I can tell you that Victory has begun the process of making a sour beer. But we will not release just any sour beer. We are doing small-scale experimentation so that when we do have a sour beer for you, it will be a beautifully balanced, refreshing Flemish-style sour beer. Unfortunately, we are years away from a final product, because once we figure out how to do it, a commercial size batch will be produced and could take more than three years to be ready to blend with younger sour beer.

Cut to four years later, and Victory quietly releases Red, a Flemish-style red beer. Well, they did say it could take more than three years, and indeed, Red is comprised of beer aged in oak barrels for three years and blended with younger beer. It wasn’t a big event like the Java Cask releases, but I’m quite happy I grabbed a bottle of this:

Victory Red

Victory Red – Pours a brilliant, clear golden amber color with a finger of white head. Smells fabulous, tons of oak, vinegar, tart fruit, sour cherries, and the like. Taste follows the nose, is also fabulous, lots and lots of oak, a little tart fruit and vinegar, light on the sourness which is balanced by the oak. Mouthfeel is perfect, medium to full bodied, rich, light acidity. Overall, I tend to like my Flanders style beers oaky, and this one really pulled that off. It’s wonderful. A

Beer Nerd Details: 5.5% ABV bottled (750 ml caged and corked). Drank out of a charente glass on 1/21/17. Bottled on 18 Nov 2016. Released on 15 Dec 2016.

Always nice to see Victory continuing to expand their horizons, and I look forward to seeing what they do next with this sort of thing. If you’re local, you may still be able to snag a bottle of this (even though it was released in late December), well worth the effort.

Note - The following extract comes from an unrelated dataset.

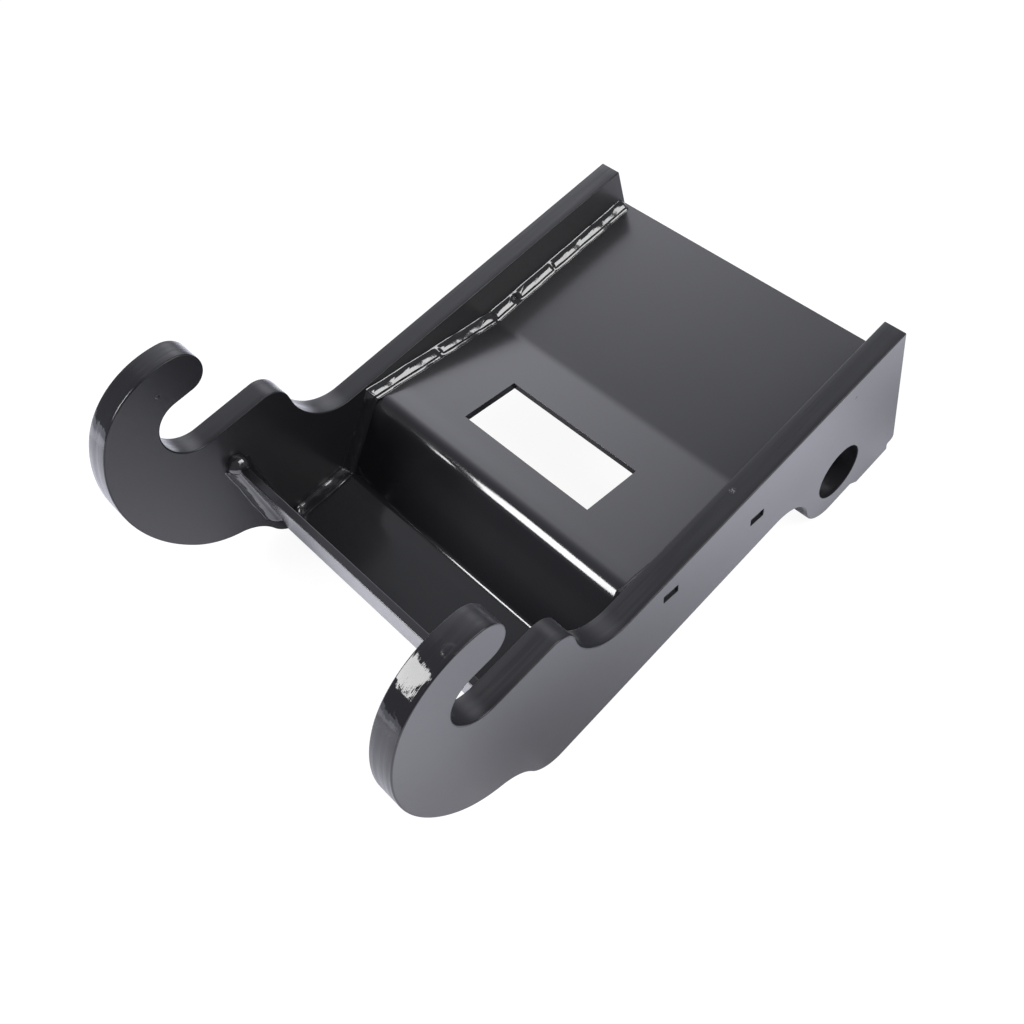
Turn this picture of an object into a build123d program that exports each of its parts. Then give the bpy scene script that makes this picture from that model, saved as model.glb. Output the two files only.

Lawson’s Apple Brandy Fayston Maple Imperial Stout

Presumably because my limited sorties into Vermont have all occurred in summer months, most of my acquisitions have been IPAs or Saisons. Obviously the hop fetish is a year round thing (that isn’t particularly limited to VT either), but it seems that the colder months of the year are accompanied with some bigger, heavier, darker beers. Aside from Hill Farmstead’s Everett (of things labeled “porter”, I’d probably put this at the top of the list) and their Society & Solitude #2 (another contender for best in style, this time the waning Black IPA), my exposure has been limited. Until now!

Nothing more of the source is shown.